# IBRR New Years @ SE Command



## IBRRHOBO (Dec 26, 2009)

So, the MRS says I get my one day a year to tip a few cans. Anyone in the area give me a ring and you're more than welcome to come out. Already broke out the cast iron for a big BBQ. Bendix, Rise and others can tell ya about the QUALITY shine up in these here parts!
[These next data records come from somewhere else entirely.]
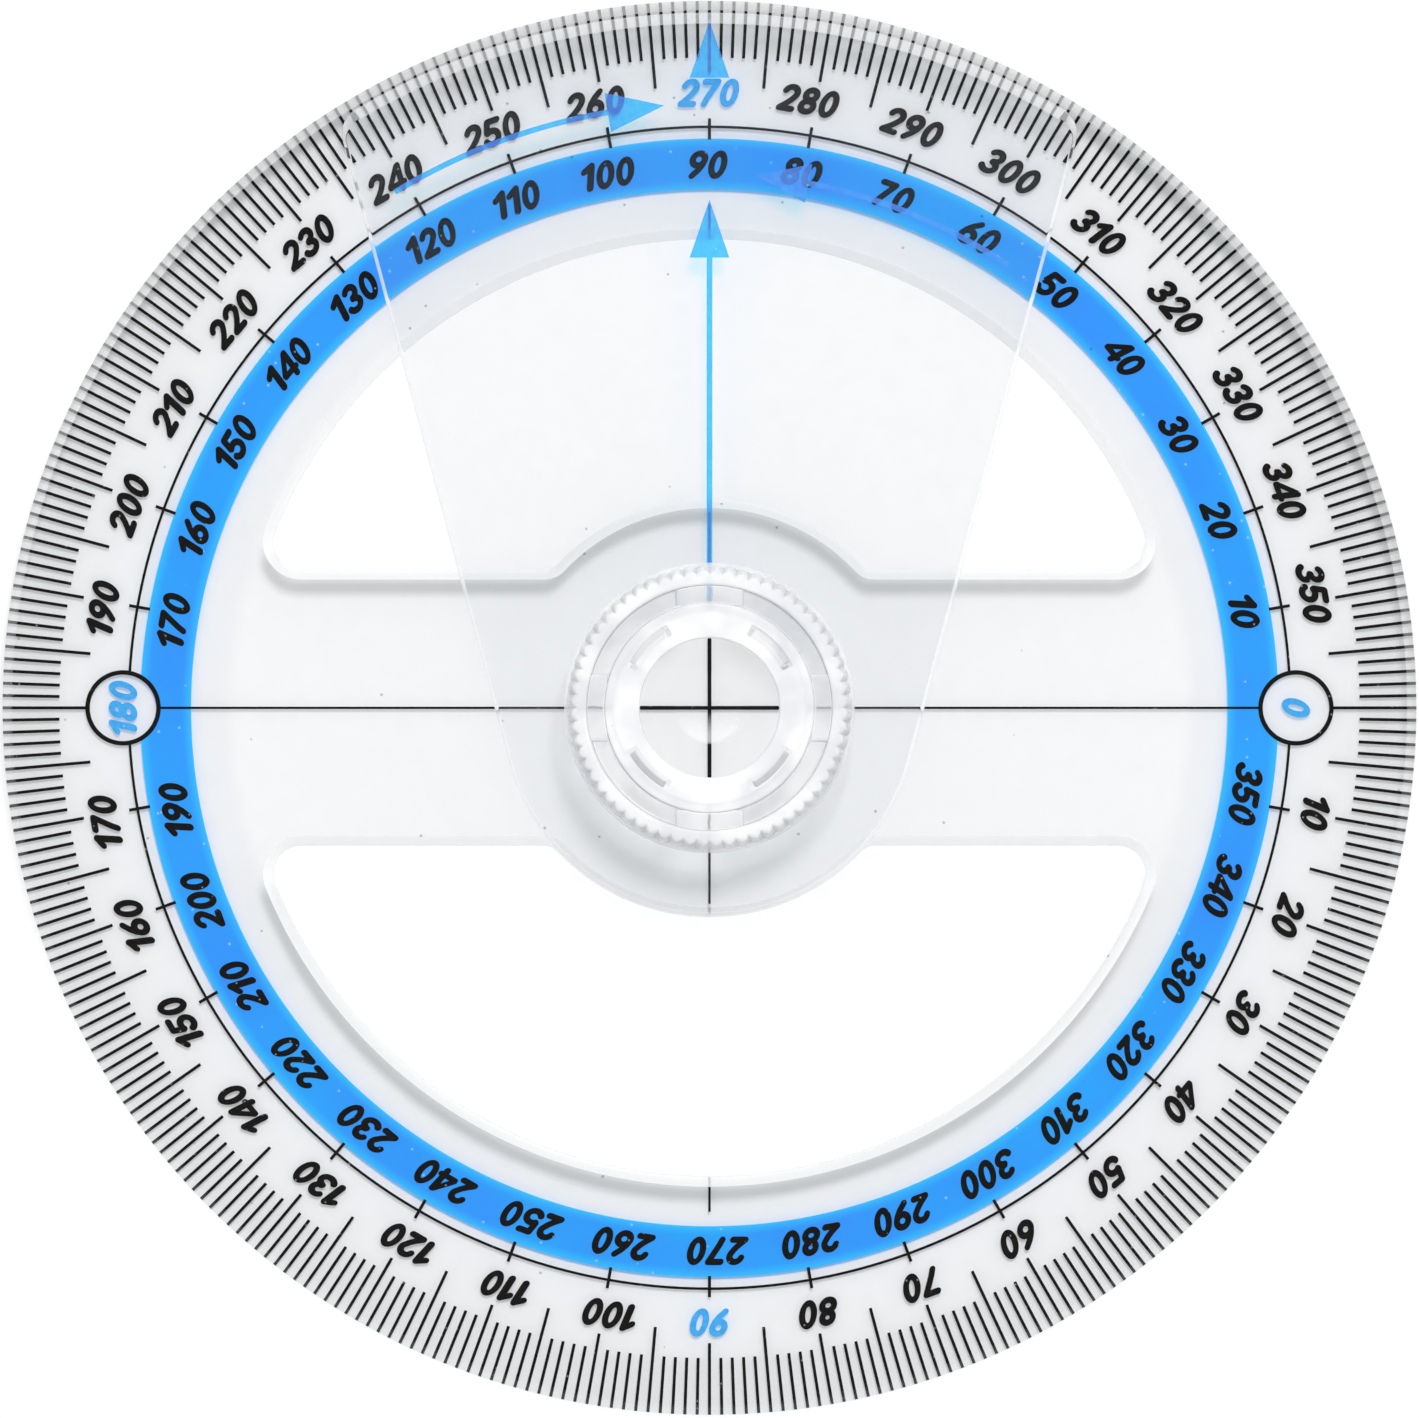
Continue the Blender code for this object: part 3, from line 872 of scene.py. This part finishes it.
def translucent_ink(name, colours, film_colour, share, shadow_colour, patch_scale, edge_highlight_share):
    """Ink that lets part of the light through: its own patchy colour over a tinted clear film.

    By the edge share its colour is painted paler along the two edges of the blue band, a painted highlight.
    """
    nodes = Nodes(name)
    shader = nodes.shader
    shader.inputs["Roughness"].default_value = FILM_ROUGHNESS
    shader.inputs["Specular IOR Level"].default_value = INK_GLOSS
    uneven = nodes.ranged(nodes.noise(patch_scale, 8.0), *PATCH_RANGE, 0.0, 1.0)
    dots = nodes.ranged(nodes.cells(DOT_CELLS), *DOT_SIZE, DOT_SHARE, 0.0)
    patchy = nodes.mixed(uneven, *colours)
    radius = radius_from_axis(nodes)
    band_in, band_out = BAND_R
    # Painted highlight: the band's colour turns paler across its two edges
    inner = nodes.ranged(radius, band_in * MM, (band_in + BAND_EDGE_W) * MM, edge_highlight_share, 0.0)
    outer = nodes.ranged(radius, (band_out - BAND_EDGE_W) * MM, band_out * MM, 0.0, edge_highlight_share)
    highlighted_edges = nodes.mixed(nodes.maths("MAXIMUM", inner, outer), patchy, BAND_EDGE_PAINTED_HIGHLIGHT)
    nodes.link(nodes.mixed(dots, highlighted_edges, DOT_BLUE), shader.inputs["Base Color"])
    behind = nodes.add("ShaderNodeNewGeometry").outputs["Backfacing"]
    film = nodes.add("ShaderNodeBsdfTransparent")
    nodes.link(nodes.mixed(behind, film_colour, (1.0, 1.0, 1.0)), film.inputs["Color"])
    laid = nodes.ranged(behind, 0.0, 1.0, share, 0.0)
    body = nodes.shader_mix(laid, film.outputs["BSDF"], shader.outputs["BSDF"])
    shadow = nodes.add("ShaderNodeBsdfTransparent")
    nodes.link(nodes.mixed(behind, shadow_colour, (1.0, 1.0, 1.0)), shadow.inputs["Color"])
    path = nodes.add("ShaderNodeLightPath")
    body = nodes.shader_mix(path.outputs["Is Shadow Ray"], body, shadow.outputs["BSDF"])
    nodes.link(body, nodes.output.inputs["Surface"])
    return nodes.material


def paper(name):
    """The plain pale floor."""
    nodes = Nodes(name)
    shader = nodes.shader
    shader.inputs["Roughness"].default_value = PAPER_ROUGHNESS
    shader.inputs["Specular IOR Level"].default_value = PAPER_GLOSS
    grain = nodes.ranged(nodes.noise(PAPER_GRAIN, 4.0), 0.3, 0.7, 0.0, 1.0)
    nodes.link(nodes.mixed(grain, *PAPER_COLOURS), shader.inputs["Base Color"])
    return nodes.material


# Mouldings


def add_post(bm, middle):
    """One snap post, and the slot under its lip. Returns their rows on the plate's two faces."""
    lip_z = POST_TOP - LIP_T
    line = [
        (POST_R_OUT, DISC_T),
        (POST_R_OUT, lip_z),
        (LIP_R, lip_z),
        (LIP_R, lip_z + LIP_T / 2),
        (LIP_R - LIP_LEAD_IN, POST_TOP),
        (POST_R_OUT - POST_EDGE, POST_TOP),
    ]
    rings = []
    for r_out, z in rounded(line, EDGE_R):
        outline = patch_outline(POST_R_IN, r_out, middle, POST_SPAN, POST_CORNER)
        rings.append([(x, y, z) for x, y in outline])
    rows = loft(bm, rings)
    cap(bm, [rows[-1]])
    slot = patch_outline(SLOT_R_IN, SLOT_R_OUT, middle, POST_SPAN, POST_CORNER)
    slot_rows = loft(bm, [[(x, y, z) for x, y in slot] for z in (0.0, DISC_T)])
    return rows[0], slot_rows[0], slot_rows[1]


def add_dimple(bm):
    """The shallow gate dimple in the middle of the plate. Returns its outer row."""
    ball_r = (DIMPLE_R**2 + DIMPLE_DEPTH**2) / (2 * DIMPLE_DEPTH)
    line = [(DIMPLE_R + 2 * EDGE_R, DISC_T)]
    for i in range(DIMPLE_RINGS, 0, -1):
        radius = DIMPLE_R * i / DIMPLE_RINGS
        line.append((radius, DISC_T - DIMPLE_DEPTH + ball_r - math.sqrt(ball_r**2 - radius**2)))
    rings = [[(x, y, z) for x, y in circle(radius, DIMPLE_SIDES)] for radius, z in line]
    rows = loft(bm, rings)
    cap(bm, [rows[-1]])
    return rows[0]


def make_dial(material):
    bm = bmesh.new()
    profile = plate_profile(0.0, DISC_T, DISC_CHAMFER)
    rim = wall(bm, lambda offset: circle(DISC_R - offset, RIM_SIDES), profile)
    upper = wall(bm, opening_outline, profile)
    lower = wall(bm, lower_opening_outline, profile)
    below = [rim[0], upper[0], lower[0]]
    above = [rim[1], upper[1], lower[1], add_dimple(bm)]
    for middle in DIAGONALS:
        post, slot_low, slot_high = add_post(bm, middle)
        below.append(slot_low)
        above += [post, slot_high]
    cap(bm, below)
    cap(bm, above)
    return mesh_object("dial_plate", bm, material)


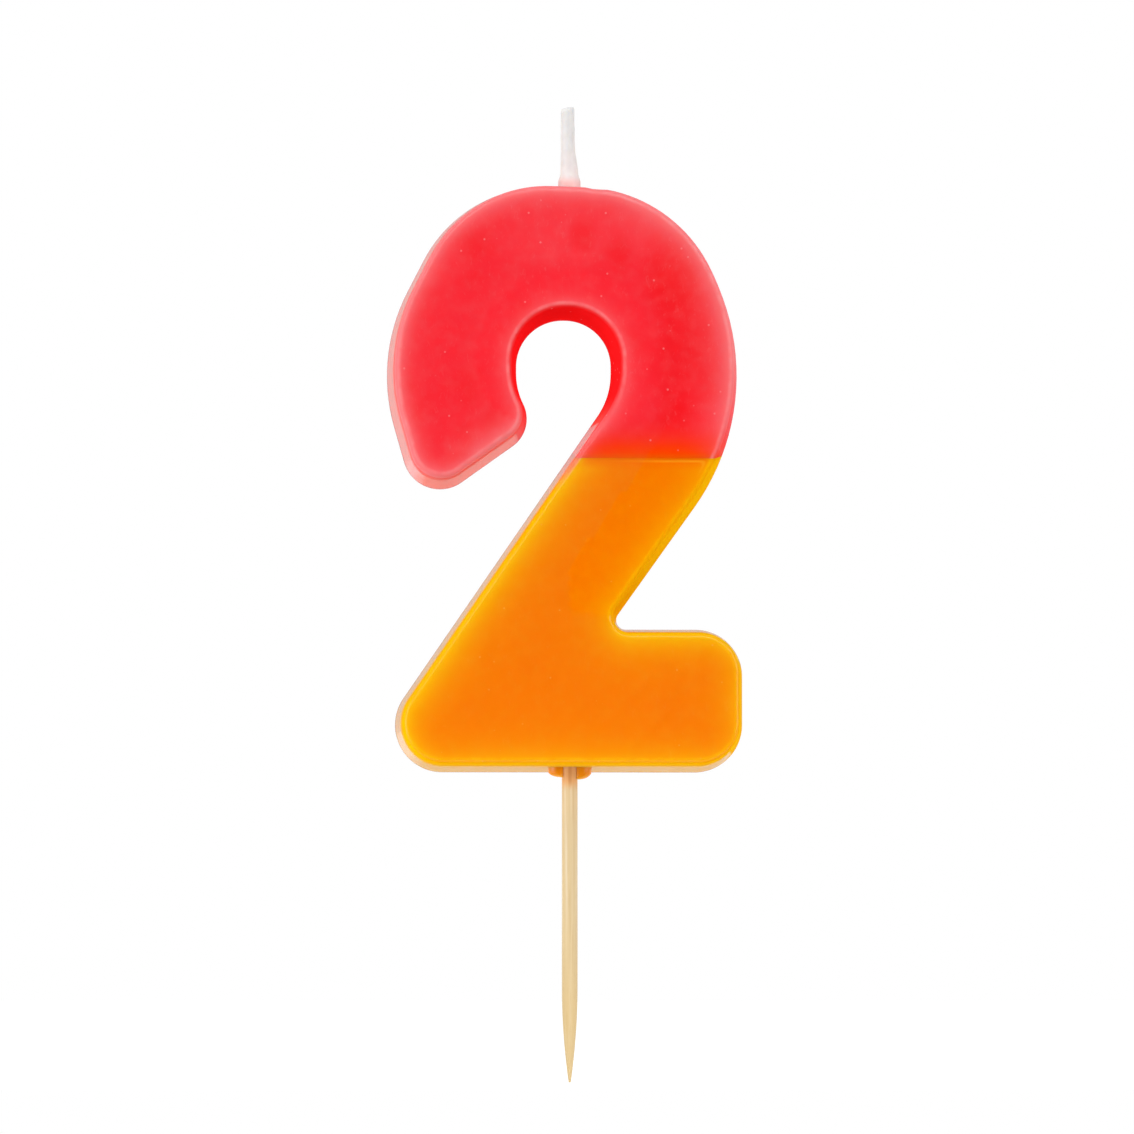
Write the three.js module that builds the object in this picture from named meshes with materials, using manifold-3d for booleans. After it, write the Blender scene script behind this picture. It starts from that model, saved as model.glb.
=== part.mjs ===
// Number birthday candle: a wax digit cast in two colours around a cotton wick and a wooden pick.
// Millimetres, +Z up, +X to the reader's right. The moulded face looks along -Y and the poured
// back along +Y. The origin is on the pick's axis, level with the underside of the digit's foot.

import * as THREE from "three";
import { mergeVertices } from "three/addons/utils/BufferGeometryUtils.js";
import Module from "manifold-3d";

const wasm = await Module();
wasm.setup();

// Overall sizes of the wax digit, taken on its back, where the mould is widest. Heights are those of
// the outline's straight sides before they are rounded.
const digitHeight = 75;
const digitThickness = 10;
const headWidth = 44.2;
const headShift = -0.75; // the head's middle, sideways of the pick's axis
const footWidth = 43.9;
const footShift = 0.2; // the foot's middle, the same way
const footHeight = 18.2;

// How the mould shapes the walls.
const mouldDraft = 0.9; // each wall leans in by this much from the back to the front edge
const frontEdgeRadius = 0.8;

// Foot: the bar that the diagonal stands on.
const toeRun = 5.65; // the diagonal's left face, run on down, lands this far past the foot's end
const toeRadius = 6;
const heelRadius = 6.1;
const heelTopRadius = 5.9;
const notchIn = 17.3; // from the heel to where the diagonal's right face meets the top of the foot
const notchRadius = 1.2;

// Head: sides that bulge past its width before they are rounded, and drops from the crown.
const bowlOut = 5.2;
const bowlDrop = 27.1;
const bowlRadius = 29.6;
const crownRightIn = 8.45;
const crownRightDrop = 0.45;
const crownRightRadius = 19.2;
const crownLeftIn = 9.8;
const crownLeftRadius = 18.4;
const cheekOut = 1.85;
const cheekDrop = 21.9;
const cheekRadius = 23.3;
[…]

We'll be doing a Project Magellan council for the upcoming year and for those with enough miles we will be doing a formal initiation as well

Happy New Years to all!

:crew:
:cheers:


----------



## Beegod Santana (Dec 26, 2009)

I also can vouche for the quality and cheap shine in your area. Especially a little east of you in Hartford / Crosby.


----------



## bote (Dec 27, 2009)

I´m not around, but thanks for the invite. Happy grilling


----------



## IBRRHOBO (Dec 28, 2009)

so, MURT is heading this way, Loaf and Reade may also be here. Tommy Two Tokes, Montana Mike and Sandman are enroute from IBRR NW Command. should be an interesting full moon!


----------



## IBRRHOBO (Jan 5, 2010)

Rise and his girl made it here the 1st. a lot of IBRR stuff was hashed out and overall (other than my trip to the yard while drunk) it was pretty good. ol lady provided a GREAT feast and we got a bunch of 2x8's for the new barn to house (w/office space for IBRR SE Command) conversion.

getting a bit older these days so the future New Year's parties may be non-alcoholic on my part!

hope ya'll had a good one!


----------